Seasoned Advice Asked on April 27, 2021

A recent question got me wondering: are there any cuisines that rarely, or never, use sauces?

There’s many cuisines that are very sauce-centric: French, Italian, Thai, Szechuan, Mexican, etc. But are there cuisines that use sauces so rarely that you could open a restaurant and not have one sauce on the menu, without really going out of your way to do so? I can’t think of one.

Let’s include some definitions to make this question answerable:

  • Sauce: a liquid, puree, or paste that adds flavor to a dish or seasons other ingredients
  • Cuisine: the complete foodways of a cultural or regional group (not just a specific dish or specific type of specialty restaurant)

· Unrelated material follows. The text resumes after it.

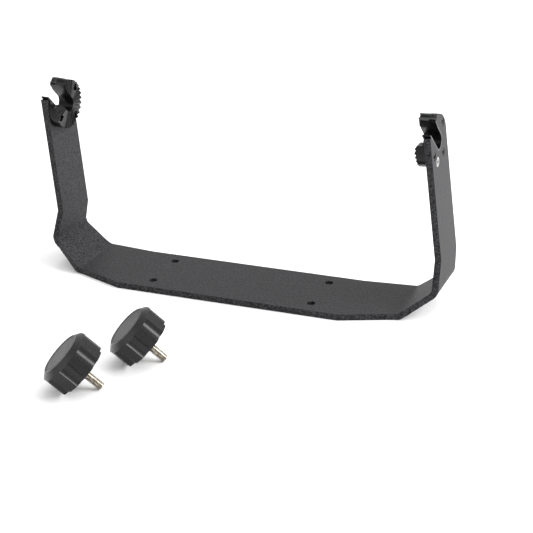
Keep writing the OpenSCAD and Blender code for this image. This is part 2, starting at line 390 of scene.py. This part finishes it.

Let’s also limit this to "cuisines that you could conceivably open a restaurant for"; while there are definitely groups of people who live in remote areas, don’t trade, and thus don’t have any basis for sauces, I’m asking for culinary traditions that have chosen to turn away from them instead.

Are there any? Can you name one or two?

One Answer

Pilav-and-kabab-centric cuisines, such as Afghan, Uzbek, Tadjik seem sauceless. Of course I cannot prove that they don't have them, but I have never seen one.

Armenian (and perhaps Turkish) cuisine also deserve close inspection.